- Born: 23 March 1920 Margouët-Meymes, Gers, France
- Died: August 2004 (aged 84)

= Robert Castagnon =

French armagnac producer and publisher (23 March 1920 - August 2004)

Robert Castagnon (23 March 1920 in Margouët-Meymes, Gers, France — August 2004) was an armagnac producer, publisher and founder of Circuit Paul Armagnac.
He died in August 2004 at the age of 84 following a car crash.

== Motorsports ==
Robert Castagnon founded the Association Sportive Automobile de l'Armagnac in 1952 and held the first street circuit race around the town of Nogaro in 1953. After public safety concerns were raised following the 1955 Le Mans disaster it was difficult to gain permission for racing on the public roads. Robert Castagnon with his racing driver friend, Paul Armagnac set about to create a permanent circuit in Nogaro.

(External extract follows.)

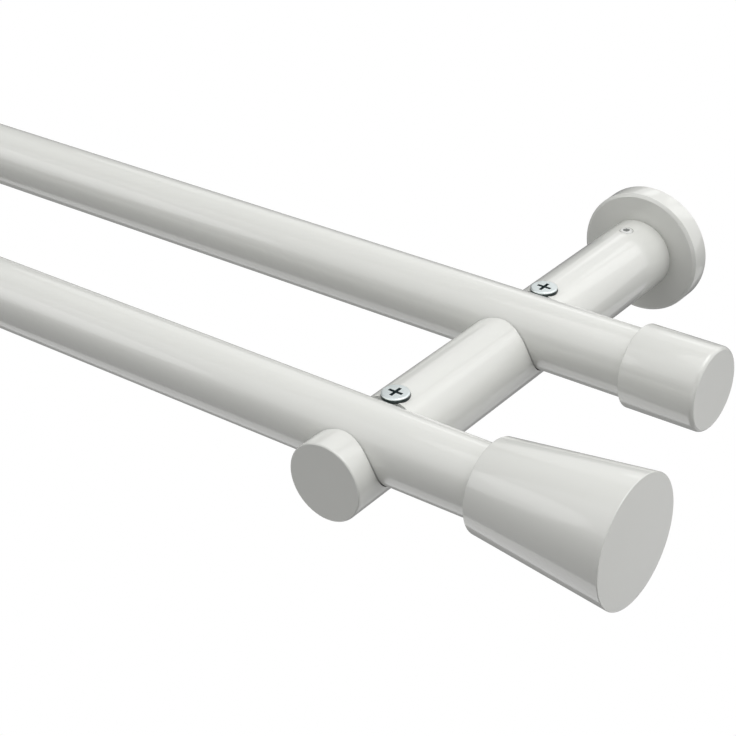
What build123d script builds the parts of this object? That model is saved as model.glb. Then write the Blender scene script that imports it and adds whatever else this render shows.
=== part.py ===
from build123d import *
from math import sqrt
import os

os.makedirs("parts", exist_ok=True)

# A double curtain pole for a wall: two round poles, one behind the other, lie in saddles cut
# across two round bracket arms. Each arm ends at the wall in a flat round cover rose, and each
# pole ends in a finial, a cone on the front pole and a plain cap on the rear one.
# Millimetres. X runs along the poles, the wall is the plane Y = 0 and the poles stand out
# towards -Y, Z is up. The origin is on the wall, half way between the two arms' centre lines.

# Poles
pole_length = 1000.0
pole_diameter = 20.0
pole_wall = 1.0
rear_pole_distance = 75.0
pole_pitch = 71.0
pole_overhang = 60.0

# Bracket arms and their saddles
arm_diameter = 22.5
arm_nose = 17.0
arm_edge = 0.8
saddle_clearance = 0.3
saddle_step = 0.45
saddle_floor = 6.35

# Clamp screws, one behind each pole on each arm
clamp_head_diameter = 7.8
clamp_head_height = 1.5
clamp_head_edge = 0.4
clamp_head_proud = 0.65
clamp_thread_diameter = 4.0
clamp_thread_length = 11.0
clamp_gap = 0.75
clamp_wall = 0.5
recess_span = 4.4
recess_width = 0.95
recess_depth = 1.1
recess_taper = 8.0
pocket_clearance = 0.15

# Cover roses
rose_diameter = 39.0
rose_depth = 7.0
rose_face = 2.0
rose_rim = 2.2
rose_edge = 0.9

# Wall plates, each with a riveted boss that carries the arm
plate_thickness = 3.0
plate_clearance = 0.4
boss_diameter = 14.0
boss_reach = 24.0
boss_lead = 1.0
boss_clearance = 0.15
rivet_diameter = 8.0
rivet_flare = 0.8
wall_screw_hole = 4.4
wall_screw_head = 8.2
countersink_angle = 90.0
drill_point = 4.0

# Grub screws that lock the arms to their bosses
grub_diameter = 4.0
grub_proud = 0.15
grub_socket = 2.0
grub_socket_depth = 1.8
grub_setback = 8.5
grub_neck_depth = 0.6
grub_neck_margin = 0.4

# Finials and the set screws under them
finial_grip = 20.3
finial_clearance = 0.15
end_clearance = 0.3
cap_diameter = 24.0
cap_end_wall = 2.0
cap_edge = 1.5
cone_small_diameter = 25.75
cone_large_diameter = 35.0
cone_nose = 19.9
finial_edge = 0.3
set_screw_diameter = 3.0
set_screw_socket = 1.5
set_screw_socket_depth = 1.1
set_screw_setback = 9.0

# Clearances that the screws share
thread_clearance = 0.1
tip_gap = 0.1
screw_edge = 0.35

# Sizes that follow from the ones above
pole_radius = pole_diameter / 2
arm_radius = arm_diameter / 2
rose_radius = rose_diameter / 2
boss_radius = boss_diameter / 2
rivet_radius = rivet_diameter / 2
front_pole_distance = rear_pole_distance + pole_pitch
pole_distances = {"front": front_pole_distance, "rear": rear_pole_distance}
arm_reach = front_pole_distance + arm_nose
saddle_radius = pole_radius + saddle_clearance
pole_height = saddle_floor + saddle_radius - arm_radius
bracket_reach = pole_length / 2 - pole_overhang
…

After much political wrangling a parcel of land attached to the aerodrome was used to create Circuit Paul Armagnac and Robert Castagnon announced a race for September 1960, the Association had to postpone the first event until October. Facilities were fairly rudimentary still, but Bruno Basini became the first victor when he cross the lined in first place in the inaugural Nogaro Grand Prix, run to Formula Junior regulations at the first purpose built permanent race circuit in France.

== Publishing ==
=== La Talenquére and Gascogne-La Talenquére ===
The 'magazine of the South West' was founded in 1968 and ran until 2007. Branded as "La Talanquère" (1968–1989) and "Gascogne-La Talanquère" (1989–2007) was a periodic magazine on local Gascogne life including details about motor racing, course landaise, culture and history.

=== Books ===
Robert Castagnon authored several books between 1977 and 2003 about life and history in the region of Gascony.

== Course Landaise ==
Course landaise is an ancient form of bull fighting or bull jumping that involves no bloodshed. Robert Castagnon was a passionate supporter of the sport and created the annual Golden Horn (Corne D'or) event in 1959 held every 14 July at Nogaro. The event continues and celebrated its 50th anniversary in 2019. The arena in Nogaro was named after Robert Castagnon in 2005 following his death.